_WHAT NEEDS TO BE DONE_
Copy out each line that includes the word "scene".
+ + +
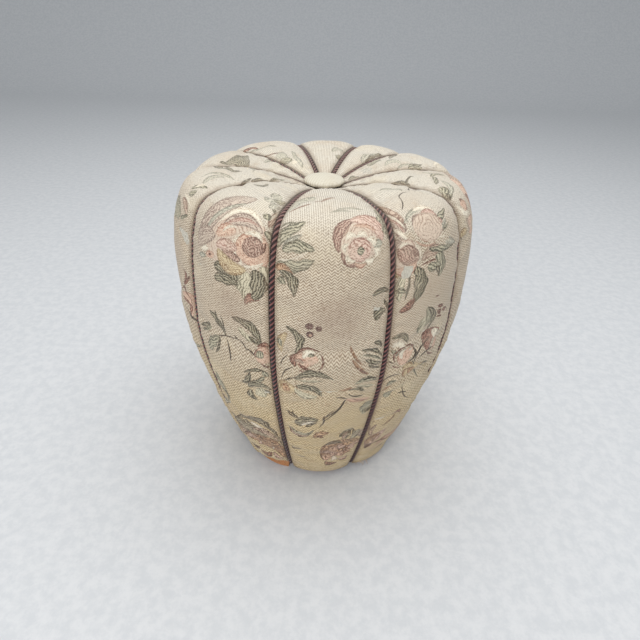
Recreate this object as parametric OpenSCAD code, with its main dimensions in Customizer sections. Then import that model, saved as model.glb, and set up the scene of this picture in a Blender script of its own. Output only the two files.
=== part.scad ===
// Round fluted footstool: ten stuffed flutes run from the hem, over the crown, to a covered button.
// A corded seam lies between each pair of flutes. Inside are a timber frame, webbing and coil springs.
// Millimetres, +Z up, the front of the stool towards -Y. The origin is on the floor, under the button.
// Azimuths are in degrees from -Y, positive towards +X.

/* [Outline] */
// Height of an even flute's crest above the floor
seat_h = 430; // [415:1:450]
// Height of the cover's hem above the floor
hem_z = 8; // [8:0.5:11]
// Radius of the crest line at the hem
foot_r = 136; // [130:1:142]
// Largest radius of the crest line
belly_r = 198; // [191:1:206]
// Height of the largest radius
belly_z = 274; // [270:1:286]
// Radius of the ring where the crest is highest
crown_r = 126; // [117:1:135]
// Radius where the flutes end under the button
eye_r = 22; // [21:0.5:24]
// Drop from the crown to the inner ends of the flutes
eye_drop = 25; // [21:1:29]

/* [Curvature] */
// Lean of the side at the hem, as a share of its whole swell
foot_lean = 0.45; // [0.37:0.01:0.53]
// Straightness of the side above the hem
foot_rise = 0.26; // [0.2:0.01:0.32]
// Straightness of the side below the belly
belly_rise = 0.25; // [0.19:0.01:0.31]
// Fullness of the shoulder, upwards
shoulder_rise = 0.88; // [0.8:0.01:0.94]
// Fullness of the shoulder, outwards
shoulder_reach = 0.84; // [0.76:0.01:0.9]
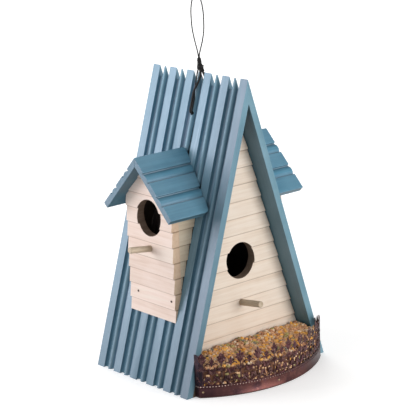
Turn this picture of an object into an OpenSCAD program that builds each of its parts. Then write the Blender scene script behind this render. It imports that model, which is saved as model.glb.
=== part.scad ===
// A-frame birdhouse with two side dormers, a bow-front seed tray, dowel perches,
// a swivelling clean-out cover at the back and a cord hanger.
// Millimetres, +Z up, +X to the right, the front faces -Y.
// The origin is at the middle of the footprint, on the surface that the house stands on.

/* [A-frame] */
// Height of the ridge
ridge_h = 300; // [280:1:320]
// Width of the roof over both bottom edges
roof_w = 184.7; // [178:0.1:190]
// Length of the ridge, front to back
roof_depth = 143; // [136:1:150]
// Thickness of the beaded roof boards
roof_t = 7; // [6:0.5:8]
// Width of each flat slat on the roof boards
slat_w = 10.5; // [9:0.5:12]
// Depth of the grooves between the slats
groove_d = 3.5; // [2:0.25:4]
// Diameter of the half-round bead in each groove
bead_d = 5.8; // [4:0.1:6.5]

/* [Walls] */
// Recess of the front wall behind the roof's front edge
front_recess = 19.2; // [15:0.1:24]
// Recess of the back wall in front of the roof's back edge
back_recess = 8; // [7:0.5:12]
// Thickness of the front boards, over the laps
wall_t = 10; // [9:0.5:12]
// How far each lap stands out over the one below it
lap_step = 1.8; // [1:0.1:2.2]
// Height of one lap on the front wall
front_lap = 16.66; // [14:0.01:19]
// Thickness of the back wall
back_t = 8; // [7:0.5:10]
// Thickness of the base board
base_t = 10; // [8:0.5:12]

/* [Entries and perches] */
// Diameter of the three entry holes
entry_d = 37; // [32:1:38]
// Height of the front entry
front_entry_z = 116; // [112:1:120]
// Diameter of the perch dowels
perch_d = 6.35; // [5:0.05:8]
// How far the front perch stands out
perch_reach = 29; // [22:1:34]
// How far a dormer's perch stands out
dormer_perch_reach = 26; // [20:1:32]
// Upward tilt of the perches
perch_tilt = 8; // [0:1:10]
// Height of the front perch
front_perch_z = 72.4; // [68:0.1:78]

/* [Dormers] */
// Distance from the middle of the house to a dormer's front
dormer_front = 73.1; // [70:0.1:76]
// Width of a dormer's front
dormer_w = 70.2; // [64:0.1:74]
// Height of one lap on a dormer
dormer_lap = 15.8; // [13:0.1:18]
// Thickness of the dormer's side boards
side_t = 6; // [5:0.5:7]
// Height of a dormer entry
dormer_entry_z = 165; // [160:1:168]
// Height of a dormer perch
dormer_perch_z = 133.9; // [128:0.1:138]
// Height of a dormer's ridge
dormer_ridge_z = 228.5; // [226:0.1:234]
// Overhang of a dormer's roof past its front
dormer_overhang = 13.5; // [10:0.1:20]
// Pitch of a dormer's roof
dormer_pitch = 45.6; // [44:0.1:50]
// Length of a dormer's roof board down the slope
dormer_slope_l = 75.7; // [72:0.1:80]
// Thickness of a dormer's roof boards
dormer_roof_t = 6.8; // [6:0.1:8]

/* [Seed tray] */
// How far the tray stands out in front of the roof
tray_reach = 36.7; // [32:0.1:42]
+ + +
_OUTPUT OF THE EXERCISE_
Recreate this object as parametric OpenSCAD code, with its main dimensions in Customizer sections. Then import that model, saved as model.glb, and set up the scene of this picture in a Blender script of its own. Output only the two files.
Turn this picture of an object into an OpenSCAD program that builds each of its parts. Then write the Blender scene script behind this render. It imports that model, which is saved as model.glb.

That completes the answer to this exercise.